Four in ten consider their TFSA just an emergency fund. Eighty per cent of overall TFSA money is in low-interest GICs or savings accounts. RBC found investors 55 or older have 67% of their money in those brain-dead assets, with just 7% in ETFs. The rest is in high-fee mutual funds or high-risk single stocks. Yikes. What are they thinking?

Anyway, something predictable has happened. People who understand what a gift the TFSA is – for turning after-tax money into a never-taxed stream of proceeds from growthy assets which will not cause government benefits to be clawed back – have been doing just that. Thick-as-a-brick folks, or those who misunderstand risk or are financially illiterate, have been using TFSAs as savings accounts. Thus a dramatic divide has developed, even though this vehicle has been equally and democratically available to everyone, regardless of their income level. Data shows lower-income people keep most of their savings in RRSPs, which provide scant tax savings and can erode retirement benefits. Meanwhile higher-income people have TFSAs growing like weeds.

It will be only another five years or so before the aggregate TFSA room climbs to $100,000 per person. At that time a couple in their early forties holding the maximum amount and making yearly contributions growing at 7% will have $1.26 million in tax-free accounts at age 65. That will throw off an income of about $76,000 per year in retirement which will not be counted as income, allowing full CPP and OAS collection. In other words, a household income of at least $110,000, with zero tax.
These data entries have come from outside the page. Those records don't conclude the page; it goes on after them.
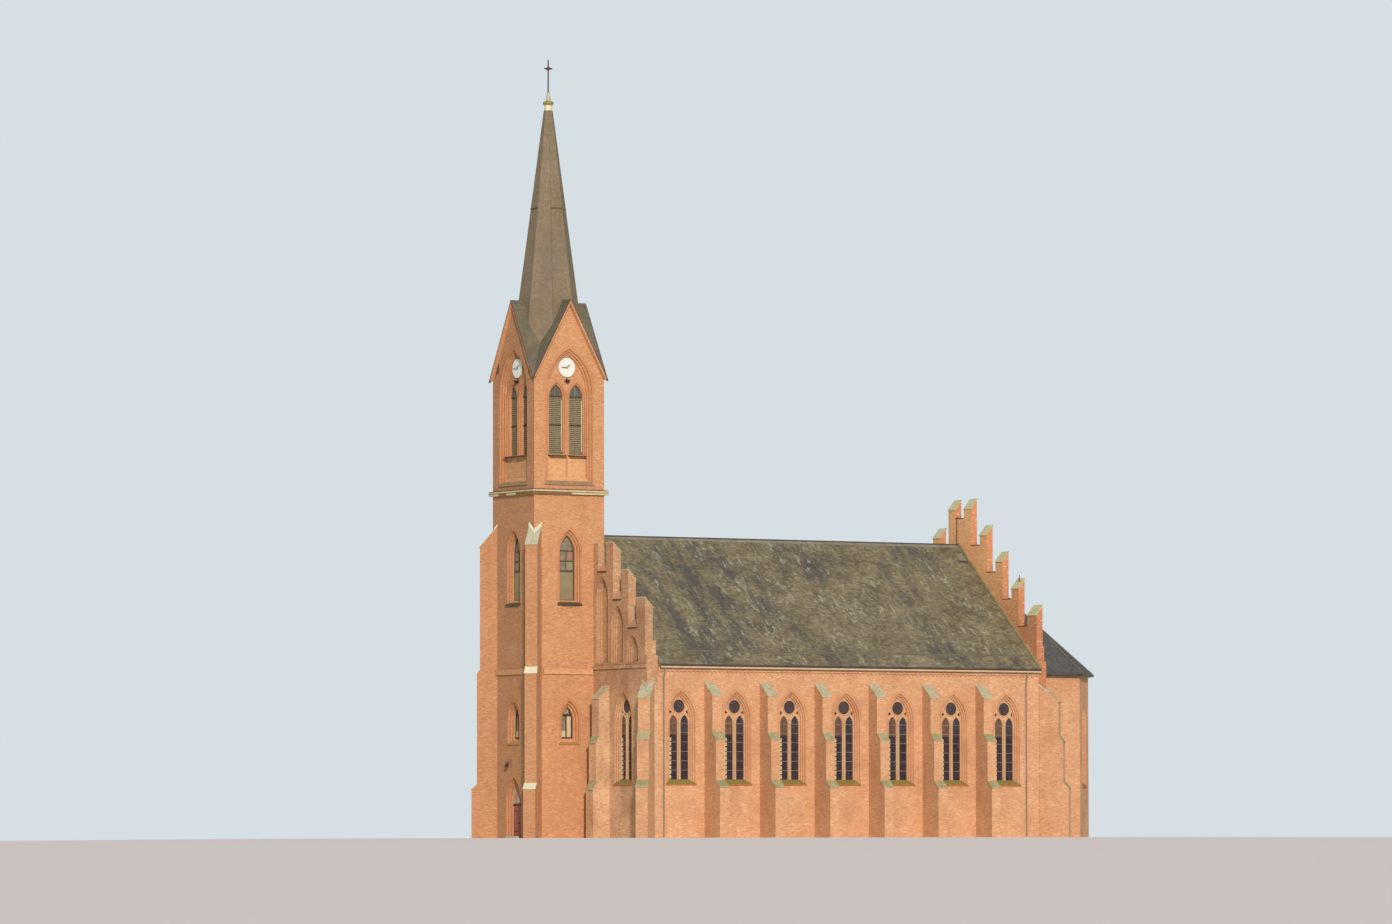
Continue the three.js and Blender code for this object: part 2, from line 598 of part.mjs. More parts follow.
function belfryLouvres() {
  const t = 60;
  return box(-ACROSS, ACROSS, -ACROSS, ACROSS, 30300, 36300)
    .subtract(box(-ACROSS + t, ACROSS - t, -ACROSS + t, ACROSS - t, 30200, 36400));
}

function stringCourse() {
  const out = TOWER_HALF + STRING_OVERHANG;
  return box(-out, out, -out, out, STRING_BOTTOM, STRING_TOP)
    .subtract(box(-ACROSS, ACROSS, -ACROSS, ACROSS, STRING_BOTTOM - PAST, STRING_TOP + PAST));
}

function churchFloor() {
  const d = PORTAL_DEPTHS[2];
  const apse = chancelPlan(CHANCEL_HALF - CHANCEL_WALL - JOINT_GAP, EAST_FACE);
  const half = [
    [0, DOOR_HALF], [d, DOOR_HALF], [d, REBATE_HALF], [TOWER_WALL, REBATE_HALF], [TOWER_WALL, ACROSS],
    [2 * TOWER_HALF - TOWER_WALL, ACROSS], [2 * TOWER_HALF - TOWER_WALL, 1500], [NAVE_WEST, 1500],
    [NAVE_WEST, NAVE_HALF - NAVE_WALL], [NAVE_EAST, NAVE_HALF - NAVE_WALL], [NAVE_EAST, 3500],
    [EAST_FACE, 3500],
  ];
  const south = half.map(([x, y]) => [x, -y]);
  return prism('z', [...south, ...apse, ...half.reverse()], 0, FLOOR_TOP);
}

// Assembly

const COLOURS = {
  brick: 0xb8683f, stone: 0xd9cdb0, slate: 0x6b655c, copper: 0x7a6a4d, wood: 0x7a4030,
  iron: 0x26262a, brass: 0xb08a3c, glass: 0x3a444a, dial: 0xf2efe4, floor: 0x9a8f80, louvre: 0x6d6a52,
};
const SHINE = { brass: [0.35, 0.9], iron: [0.5, 0.6], glass: [0.15, 0.0] };

const church = new THREE.Group();
church.name = 'church';
const finished = [];

function piece(name, solid, colour, { mirror = false } = {}) {
  const geometry = toGeometry(solid);
  if (mirror) {
    const position = geometry.attributes.position;
    for (let i = 0; i < position.count; i++) position.setY(i, -position.getY(i));
    const index = geometry.index.array;
    for (let i = 0; i < index.length; i += 3) [index[i], index[i + 1]] = [index[i + 1], index[i]];
  }
  finished.push({ name, geometry, colour });
}

const TOWER_X = TOWER_HALF;
const atTower = (solid, quarter) => {
  const out = [[0, -1], [1, 0], [0, 1], [-1, 0]][quarter];
  return placed(solid, quarter, TOWER_X + out[0] * TOWER_HALF, out[1] * TOWER_HALF);
};
const overTower = (solid) => moved(solid, new THREE.Matrix4().makeTranslation(TOWER_X, 0, 0));

piece('tower_wall_south', atTower(towerSideWall(), 0), 'brick');
piece('tower_wall_north', atTower(towerSideWall(), 0), 'brick', { mirror: true });
piece('tower_wall_west', atTower(towerWestWall(), 3), 'brick');
piece('tower_wall_east', atTower(towerEastWall(), 1), 'brick');
piece('door_jamb_north', doorJamb(), 'brick');
piece('door_jamb_south', doorJamb(), 'brick', { mirror: true });
piece('door_leaf_north', doorLeaf(), 'wood');
piece('door_leaf_south', doorLeaf(), 'wood', { mirror: true });

const TOWER_CORNER = {
  width: 970,
  stages: [{ depth: 1650, shoulder: 3900, top: 4300 }, { depth: 1200, shoulder: 13100, top: 13500 }, { depth: 950 }],
  head: { shoulder: 23300, top: 24900 },
};
const towerCorner = moved(cornerButtress(TOWER_CORNER, -JOINT_GAP), new THREE.Matrix4().makeTranslation(0, -TOWER_HALF, 0));
piece('tower_buttress_southwest', towerCorner, 'brick');
piece('tower_buttress_northwest', towerCorner, 'brick', { mirror: true });

piece('string_course', overTower(stringCourse()), 'stone');
piece('belfry_wall_south', atTower(belfryWall(TOWER_HALF), 0), 'brick');
piece('belfry_wall_north', atTower(belfryWall(TOWER_HALF), 2), 'brick');
piece('belfry_wall_west', atTower(belfryWall(ACROSS), 3), 'brick');
piece('belfry_wall_east', atTower(belfryWall(ACROSS), 1), 'brick');
piece('belfry_louvres', overTower(belfryLouvres()), 'louvre');
piece('tower_glass', towerGlass(), 'glass');
piece('gable_roof', overTower(gableRoof()), 'slate');
piece('spire', overTower(spire()), 'copper');

piece('spire_collar', overTower(turnedSolid([
  [0, SPIRE_TOP], [330, SPIRE_TOP], [316, 58600], [316, 58800], [0, 58800],
], 16)), 'stone');
piece('spire_cross', overTower(union([
  turnedSolid([
    [0, 58800], [400, 58800], [430, 58930], [400, 59060], [220, 59110], [170, 59300], [130, 59780], [60, 59880],
    [60, 61600], [150, 61660], [160, 61740], [150, 61820], [60, 61880], [50, 62400], [0, 62520],
  ], 12),
  box(-45, 45, -350, 350, 61680, 61790),
  box(-350, 350, -45, 45, 61680, 61790),
])), 'brass');

const dialBack = BELFRY.orders[2].depth;
const DIAL_Z = 37500;
const atDial = (solid, quarter) => {
  const raised = moved(solid, new THREE.Matrix4().makeTranslation(0, dialBack, DIAL_Z));
  return atTower(raised, quarter);
};
['south', 'east', 'north', 'west'].forEach((side, quarter) => {
  piece(`clock_dial_${side}`, atDial(clockDial(), quarter), 'dial');
});
for (const [side, quarter] of [['south', 0], ['west', 3]]) {
  piece(`hour_hand_${side}`, atDial(handAt(clockHand(HOUR_HAND), HOUR_ANGLE), quarter), 'iron');
  piece(`minute_hand_${side}`, atDial(handAt(clockHand(MINUTE_HAND), MINUTE_ANGLE), quarter), 'iron');
}

piece('nave_wall_south', placed(naveWall(), 0, 0, -NAVE_HALF), 'brick');
piece('nave_wall_north', placed(naveWall(), 0, 0, -NAVE_HALF), 'brick', { mirror: true });
piece('nave_roof_south', roofSlope(), 'slate');
piece('nave_roof_north', roofSlope(), 'slate', { mirror: true });
piece('nave_glass_south', naveGlass(), 'glass');
piece('nave_glass_north', naveGlass(), 'glass', { mirror: true });
piece('west_front_south', placed(westFront(), 3, FRONT_X, 0), 'brick');
piece('west_front_north', placed(westFront(), 3, FRONT_X, 0), 'brick', { mirror: true });
piece('east_gable', placed(eastGable(), 1, EAST_FACE, 0), 'brick');

const naveCorner = cornerButtress(NAVE_CORNER, -JOINT_GAP);
const westCorner = moved(naveCorner, new THREE.Matrix4().makeTranslation(FRONT_X, -NAVE_HALF, 0));
piece('nave_buttress_southwest', westCorner, 'brick');
piece('nave_buttress_northwest', westCorner, 'brick', { mirror: true });
const eastCorner = placed(naveCorner, 1, EAST_FACE, -NAVE_HALF);
piece('nave_buttress_southeast', eastCorner, 'brick');
piece('nave_buttress_northeast', eastCorner, 'brick', { mirror: true });

piece('chancel_wall_south', placed(chancelSide(), 0, 0, -CHANCEL_HALF), 'brick');
piece('chancel_wall_north', placed(chancelSide(), 0, 0, -CHANCEL_HALF), 'brick', { mirror: true });
piece('apse_wall_southeast', apseTurned(1), 'brick');
piece('apse_wall_east', apseTurned(2), 'brick');
piece('apse_wall_northeast', apseTurned(3), 'brick');
piece('chancel_roof', chancelRoof(), 'slate');
piece('chancel_glass', chancelGlass(), 'glass');
piece('church_floor', churchFloor(), 'floor');

// The model's origin is the middle of its bounding box in plan, on the ground, to the millimetre.
const bounds = new THREE.Box3();
for (const { geometry } of finished) {
  geometry.computeBoundingBox();
  bounds.union(geometry.boundingBox);
}
export const SHIFT_X = -Math.round((bounds.min.x + bounds.max.x) / 2);

for (const { name, geometry, colour } of finished) {
  geometry.translate(SHIFT_X, 0, 0);
  geometry.scale(MODEL_SCALE, MODEL_SCALE, MODEL_SCALE);
  const flat = geometry.toNonIndexed();
  flat.computeVertexNormals();
  const [roughness, metalness] = SHINE[colour] ?? [0.85, 0];
  const mesh = new THREE.Mesh(flat, new THREE.MeshStandardMaterial({ color: COLOURS[colour], roughness, metalness }));
  mesh.name = name;
  church.add(mesh);
}

export default church;
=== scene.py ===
import json
import math

import bmesh
import bpy
import numpy as np
from mathutils import Matrix, Vector


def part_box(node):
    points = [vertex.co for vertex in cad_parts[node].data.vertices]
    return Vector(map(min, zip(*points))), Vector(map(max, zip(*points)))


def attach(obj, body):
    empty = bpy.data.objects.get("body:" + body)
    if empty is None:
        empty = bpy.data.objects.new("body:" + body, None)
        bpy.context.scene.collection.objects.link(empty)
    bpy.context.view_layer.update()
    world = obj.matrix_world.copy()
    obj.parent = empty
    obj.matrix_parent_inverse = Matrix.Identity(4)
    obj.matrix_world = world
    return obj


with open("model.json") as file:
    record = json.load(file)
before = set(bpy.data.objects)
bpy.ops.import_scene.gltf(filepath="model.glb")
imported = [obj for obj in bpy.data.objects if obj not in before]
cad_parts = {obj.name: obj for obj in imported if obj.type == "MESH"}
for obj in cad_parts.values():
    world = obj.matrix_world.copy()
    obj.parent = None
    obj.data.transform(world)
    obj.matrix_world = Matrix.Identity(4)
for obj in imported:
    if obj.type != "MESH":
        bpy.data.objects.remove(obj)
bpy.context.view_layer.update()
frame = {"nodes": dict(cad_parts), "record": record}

# Every size below is the real building's, in metres: X runs east from the tower's west face, Y north from
# the long axis and Z up from the foot of the walls. place() sets it down in the frame, at the model's half
# size.
MODEL_SCALE = 0.5
BRICK_BAND_OUT = 0.12
WEST_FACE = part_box("tower_wall_west")[0].x + BRICK_BAND_OUT * MODEL_SCALE

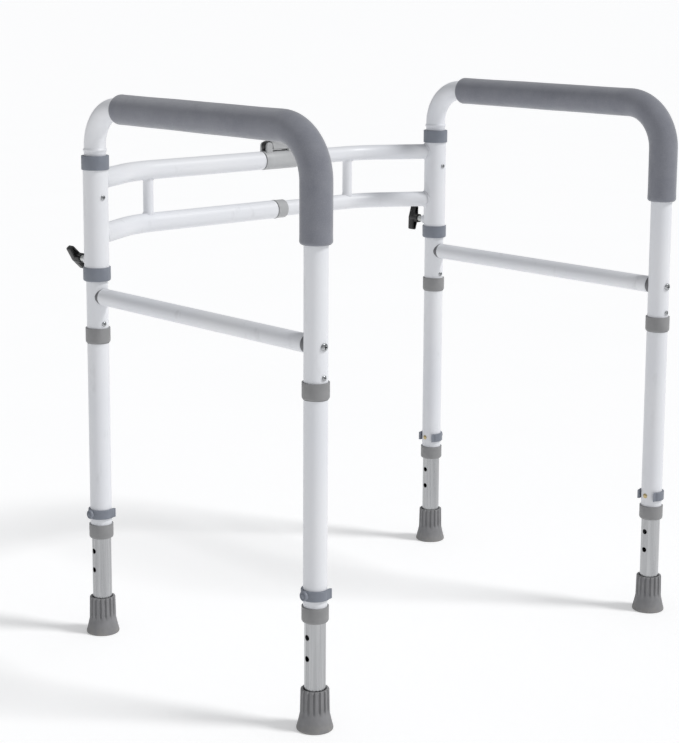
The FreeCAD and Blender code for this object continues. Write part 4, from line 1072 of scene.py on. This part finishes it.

So, this is why some people think things need to change. “The federal government should consider capping lifetime contributions of TFSAs — at around $100,000 to $250,000 — to avoid creating more TFSA millionaires while shortcomings persist among lower-income Canadians,” says Ottawa statistician Richard Shillington. He also recommends that Ottawa start topping up the TFSAs of lower-income people with tax money, like you get with your kid’s RESP.

Is this possible?

Of course. Federal taxation policy and budget priorities have been leaning left for a while, as evidenced by the gutting of F’s annual TFSA contribution. Last year Ottawa launched an assault on the self-employed and professional corporations. Now a change to the capital gains rate and treatment of dividends is being considered. Meanwhile the feds pay people when they have children, and tax them more when they succeed. So a TFSA limit is no stretch.

What to do?

Easy. Max your contribution room. Now. Invest for growth. Put more aggressive portfolio assets in there while keeping the fixed-income ones in your RRSP. Fund your spouse’s tax-free account. And your adult children’s. Make the 2020 contribution in the first week of January. Never be satisfied collecting interest inside your plan. Never take money out. Inflate that sucker to obscene, gargantuan proportions. And harbour not one shred of guilt. This is democracy, at work. F would smile.